§ EXERCISE PROMPT: Scan the entries below. List each line with "Write".

§ RECORDED DATA:
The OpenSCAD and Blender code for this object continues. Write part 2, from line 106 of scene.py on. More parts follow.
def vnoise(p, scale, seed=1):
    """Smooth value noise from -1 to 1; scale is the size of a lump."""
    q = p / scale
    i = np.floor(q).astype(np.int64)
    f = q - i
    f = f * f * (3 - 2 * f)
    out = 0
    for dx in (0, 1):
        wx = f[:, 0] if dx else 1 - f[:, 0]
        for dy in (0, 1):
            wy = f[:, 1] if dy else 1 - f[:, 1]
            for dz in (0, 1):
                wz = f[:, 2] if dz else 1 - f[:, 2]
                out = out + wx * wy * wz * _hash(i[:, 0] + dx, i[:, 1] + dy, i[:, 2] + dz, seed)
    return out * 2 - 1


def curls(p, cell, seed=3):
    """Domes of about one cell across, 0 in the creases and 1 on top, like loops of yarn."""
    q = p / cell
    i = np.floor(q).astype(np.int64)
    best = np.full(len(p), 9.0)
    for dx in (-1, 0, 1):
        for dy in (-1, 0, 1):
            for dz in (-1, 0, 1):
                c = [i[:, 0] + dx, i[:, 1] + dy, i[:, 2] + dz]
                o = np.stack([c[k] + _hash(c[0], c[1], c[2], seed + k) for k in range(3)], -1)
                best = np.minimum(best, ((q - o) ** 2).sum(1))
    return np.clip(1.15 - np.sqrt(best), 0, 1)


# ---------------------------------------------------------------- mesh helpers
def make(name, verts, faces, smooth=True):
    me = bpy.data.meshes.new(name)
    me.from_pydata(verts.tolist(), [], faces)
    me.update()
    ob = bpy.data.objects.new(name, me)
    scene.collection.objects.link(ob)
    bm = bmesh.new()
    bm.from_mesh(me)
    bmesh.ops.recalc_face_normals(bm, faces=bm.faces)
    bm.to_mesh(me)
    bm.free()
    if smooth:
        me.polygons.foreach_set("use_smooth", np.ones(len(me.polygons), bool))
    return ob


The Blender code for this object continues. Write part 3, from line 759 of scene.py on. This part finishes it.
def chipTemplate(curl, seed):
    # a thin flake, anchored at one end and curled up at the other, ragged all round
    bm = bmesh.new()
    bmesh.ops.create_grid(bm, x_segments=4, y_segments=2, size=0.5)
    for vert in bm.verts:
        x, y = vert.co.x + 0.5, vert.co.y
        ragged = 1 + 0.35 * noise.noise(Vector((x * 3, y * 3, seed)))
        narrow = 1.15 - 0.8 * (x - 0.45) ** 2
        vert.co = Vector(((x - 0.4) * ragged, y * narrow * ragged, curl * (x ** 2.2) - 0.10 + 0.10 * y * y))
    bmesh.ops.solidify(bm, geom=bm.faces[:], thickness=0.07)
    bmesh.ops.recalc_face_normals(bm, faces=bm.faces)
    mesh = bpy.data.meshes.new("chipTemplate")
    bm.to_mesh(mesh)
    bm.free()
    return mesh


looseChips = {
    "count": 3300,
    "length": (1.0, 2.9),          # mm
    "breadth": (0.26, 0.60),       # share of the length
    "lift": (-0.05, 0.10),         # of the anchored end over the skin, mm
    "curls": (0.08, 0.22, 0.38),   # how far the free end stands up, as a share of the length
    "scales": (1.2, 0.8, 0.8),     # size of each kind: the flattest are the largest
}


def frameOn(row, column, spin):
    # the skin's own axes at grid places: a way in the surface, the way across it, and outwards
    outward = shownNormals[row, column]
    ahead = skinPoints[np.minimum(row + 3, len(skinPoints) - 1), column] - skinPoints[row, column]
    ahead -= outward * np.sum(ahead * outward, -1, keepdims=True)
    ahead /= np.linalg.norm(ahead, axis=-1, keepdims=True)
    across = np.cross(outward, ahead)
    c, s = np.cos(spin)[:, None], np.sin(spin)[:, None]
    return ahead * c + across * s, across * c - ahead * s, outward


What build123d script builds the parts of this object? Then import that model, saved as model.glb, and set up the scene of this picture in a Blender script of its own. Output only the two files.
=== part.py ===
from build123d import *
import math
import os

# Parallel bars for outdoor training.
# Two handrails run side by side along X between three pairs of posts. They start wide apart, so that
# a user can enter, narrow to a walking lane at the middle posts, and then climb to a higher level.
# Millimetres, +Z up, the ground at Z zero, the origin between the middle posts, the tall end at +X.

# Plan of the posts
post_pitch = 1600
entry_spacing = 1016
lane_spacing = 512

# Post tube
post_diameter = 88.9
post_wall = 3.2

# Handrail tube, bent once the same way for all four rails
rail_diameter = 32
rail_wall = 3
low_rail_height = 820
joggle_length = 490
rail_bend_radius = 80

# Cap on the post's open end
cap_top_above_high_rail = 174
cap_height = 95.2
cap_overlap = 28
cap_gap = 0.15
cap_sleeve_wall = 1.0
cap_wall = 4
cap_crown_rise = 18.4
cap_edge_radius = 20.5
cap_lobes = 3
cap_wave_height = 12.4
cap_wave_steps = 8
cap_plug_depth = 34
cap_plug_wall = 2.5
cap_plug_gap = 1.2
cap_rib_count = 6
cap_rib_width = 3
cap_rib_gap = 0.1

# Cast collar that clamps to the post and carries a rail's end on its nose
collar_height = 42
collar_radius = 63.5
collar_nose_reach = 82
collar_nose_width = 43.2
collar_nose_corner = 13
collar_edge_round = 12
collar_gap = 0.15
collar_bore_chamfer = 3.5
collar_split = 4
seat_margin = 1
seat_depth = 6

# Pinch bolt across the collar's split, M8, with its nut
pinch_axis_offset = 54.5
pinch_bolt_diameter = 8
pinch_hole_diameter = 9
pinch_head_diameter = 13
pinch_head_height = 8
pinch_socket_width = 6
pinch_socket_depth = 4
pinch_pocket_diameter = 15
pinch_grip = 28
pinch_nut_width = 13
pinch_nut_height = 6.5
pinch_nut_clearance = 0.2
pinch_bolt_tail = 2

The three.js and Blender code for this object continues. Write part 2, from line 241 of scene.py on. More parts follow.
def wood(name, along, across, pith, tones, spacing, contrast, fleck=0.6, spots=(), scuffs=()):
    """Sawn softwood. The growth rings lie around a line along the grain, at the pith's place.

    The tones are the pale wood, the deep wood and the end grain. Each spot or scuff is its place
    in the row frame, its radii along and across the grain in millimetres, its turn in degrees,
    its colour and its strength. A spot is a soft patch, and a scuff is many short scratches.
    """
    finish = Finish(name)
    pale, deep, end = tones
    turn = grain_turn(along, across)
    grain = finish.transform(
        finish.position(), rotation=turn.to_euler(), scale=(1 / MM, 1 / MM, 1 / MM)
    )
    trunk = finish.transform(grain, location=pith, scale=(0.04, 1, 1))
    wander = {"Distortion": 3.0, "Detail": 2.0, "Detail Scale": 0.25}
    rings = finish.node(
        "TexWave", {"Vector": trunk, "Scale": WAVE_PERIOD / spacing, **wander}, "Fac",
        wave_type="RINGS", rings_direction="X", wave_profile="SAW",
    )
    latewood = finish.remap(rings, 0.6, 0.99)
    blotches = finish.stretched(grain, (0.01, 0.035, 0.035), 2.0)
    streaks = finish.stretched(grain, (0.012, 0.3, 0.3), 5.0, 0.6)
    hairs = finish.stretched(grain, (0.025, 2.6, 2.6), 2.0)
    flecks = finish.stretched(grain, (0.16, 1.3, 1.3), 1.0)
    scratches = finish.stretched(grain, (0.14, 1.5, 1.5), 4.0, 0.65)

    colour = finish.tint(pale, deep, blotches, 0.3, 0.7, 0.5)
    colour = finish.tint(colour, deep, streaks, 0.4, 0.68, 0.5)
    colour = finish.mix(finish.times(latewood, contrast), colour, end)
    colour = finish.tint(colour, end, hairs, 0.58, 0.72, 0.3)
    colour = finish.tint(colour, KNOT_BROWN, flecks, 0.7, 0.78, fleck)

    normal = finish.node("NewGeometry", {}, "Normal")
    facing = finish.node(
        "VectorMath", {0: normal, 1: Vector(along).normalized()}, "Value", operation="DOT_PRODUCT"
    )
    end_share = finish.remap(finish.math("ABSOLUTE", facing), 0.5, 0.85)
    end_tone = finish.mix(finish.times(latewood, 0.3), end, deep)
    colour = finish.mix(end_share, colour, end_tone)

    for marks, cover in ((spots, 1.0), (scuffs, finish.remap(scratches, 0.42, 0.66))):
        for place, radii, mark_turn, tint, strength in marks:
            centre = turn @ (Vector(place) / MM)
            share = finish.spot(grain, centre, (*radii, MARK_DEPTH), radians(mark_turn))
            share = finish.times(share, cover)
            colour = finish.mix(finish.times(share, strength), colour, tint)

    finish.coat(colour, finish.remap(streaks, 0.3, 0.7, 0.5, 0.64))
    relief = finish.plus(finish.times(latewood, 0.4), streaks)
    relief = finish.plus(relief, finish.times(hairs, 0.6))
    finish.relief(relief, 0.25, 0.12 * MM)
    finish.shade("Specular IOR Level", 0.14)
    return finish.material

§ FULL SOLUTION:
The OpenSCAD and Blender code for this object continues. Write part 2, from line 106 of scene.py on. More parts follow.
The Blender code for this object continues. Write part 3, from line 759 of scene.py on. This part finishes it.
The three.js and Blender code for this object continues. Write part 2, from line 241 of scene.py on. More parts follow.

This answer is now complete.